Contrarian Opinion: How Amazon’s growth could spur a capex boom rather than widely anticipated disinflation.

Time to Get Busy: The US fertility rate just hit a historic low which has some demographers concerned.


Into the Abyss: The 1031 exchange could be on the chopping block and Congress’s lack of progress on tax reform could mean that there won’t be any offsetting provisions to help soften the blow.

On the Bright Side: How the retail apocalypse can lead to a suburban renaissance.


Opening the Floodgates? Credit rating agencies are dropping tax liens and civil judgements from some consumers’ profiles if information isn’t complete.  At the same time, Fannie Mae and Freddie Mac are allowing borrowers to have higher levels of debt and still qualify for a home loan.  In other words, mortgage lending conditions are easing as the market continues to get more expensive.

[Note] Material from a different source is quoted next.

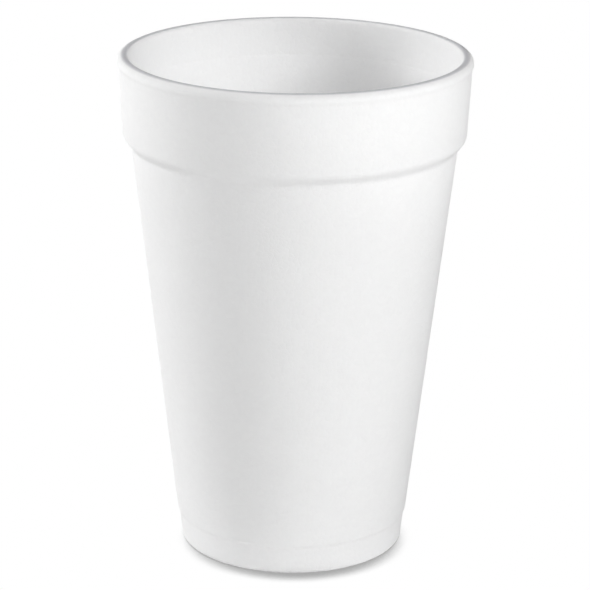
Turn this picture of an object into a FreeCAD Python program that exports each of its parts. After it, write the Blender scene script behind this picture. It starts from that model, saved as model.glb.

Disconnect: Federal housing policy focused on boosting demand (tax breaks, access to credit, 30-year mortgage, etc) but largely ignoring supply issues has no chance of solving the new housing crisis.


Rise of the Machines: Why two thirds of jobs in Las Vegas could be automated by 2035.

Pokemon No: A year after Pokemon go took the country by storm (for a few weeks anyway), popular so-called augmented reality games are still rare.

Chart of the Day

And here you thought that the US was expensive….

Source: The Economist


All that Glitters: A naked Arizona man who was covered in gold pain was found wandering through a Walmart parking lot and arrested.  Shockingly, drugs were involved.  (h/t Darren Fancher)

Why Did the Chicken Cross the Road?  Probably to get away from this guy, who had to register as a sex offender after pleading guilty to sexually assaulting a live chicken in Oregon.  Trust me, if you look at the mug shot, this will all make sense.

Meanwhile, In Florida: A Jacksonville man sat on a loaded gun on the drivers side of his car and shot himself in the junk.

Video of the Day: Chaos in Moscow as people flee flying porta potties during a massive storm.  In Soviet Russia, porta potty poop on you.